The Loop variants introduce a recurrent transformer design with shared parameters across two iterations, which reduces memory footprint while maintaining competitive performance.
Code-Flow Multi-Stage Training
A distinctive aspect of IQuest-Coder-V1 is its code-flow multi-stage training paradigm. Unlike traditional approaches that treat code as static text, this method captures repository evolution patterns, commit transitions, and dynamic code transformations. By learning from real-world development workflows, the model develops a deeper understanding of how code evolves over time, leading to more practical and context-aware code generation.
Performance
IQuest-Coder-V1 achieves strong results across diverse coding benchmarks:
- SWE-Bench Verified: 76.2% — demonstrating strong agentic software engineering capability.
- LiveCodeBench v6: 81.1% — competitive programming performance.
- BigCodeBench: 49.9% — practical coding task evaluation.

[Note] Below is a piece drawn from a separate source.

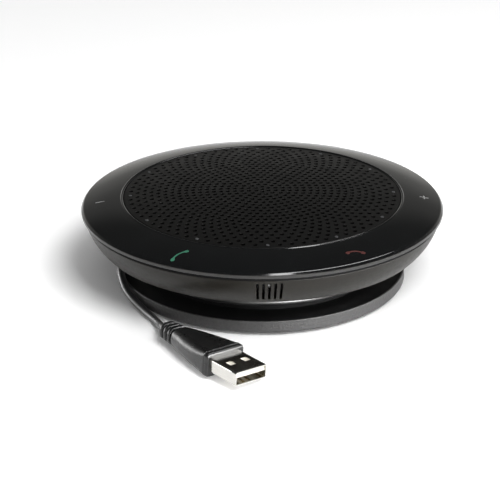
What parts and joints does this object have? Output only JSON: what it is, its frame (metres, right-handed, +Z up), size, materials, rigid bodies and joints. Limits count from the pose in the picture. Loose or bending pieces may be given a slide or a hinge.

Additional evaluations span Evalplus-HumanEval, Evalplus-MBPP, FullStackBench, CruxEval, Aider-Polyglot, Mercury, Bird, Spider, Terminal-Bench, Mind2Web, and BFCL V3, covering code generation, program repair, full-stack development, database queries, and tool-use scenarios.
Dual Specialization
The model family offers two complementary specialization paths:
- Thinking models prioritize reasoning depth with explicit chain-of-thought traces, ideal for complex algorithmic and debugging tasks.
- Instruct models prioritize efficiency and directness, suitable for everyday coding assistance and rapid prototyping.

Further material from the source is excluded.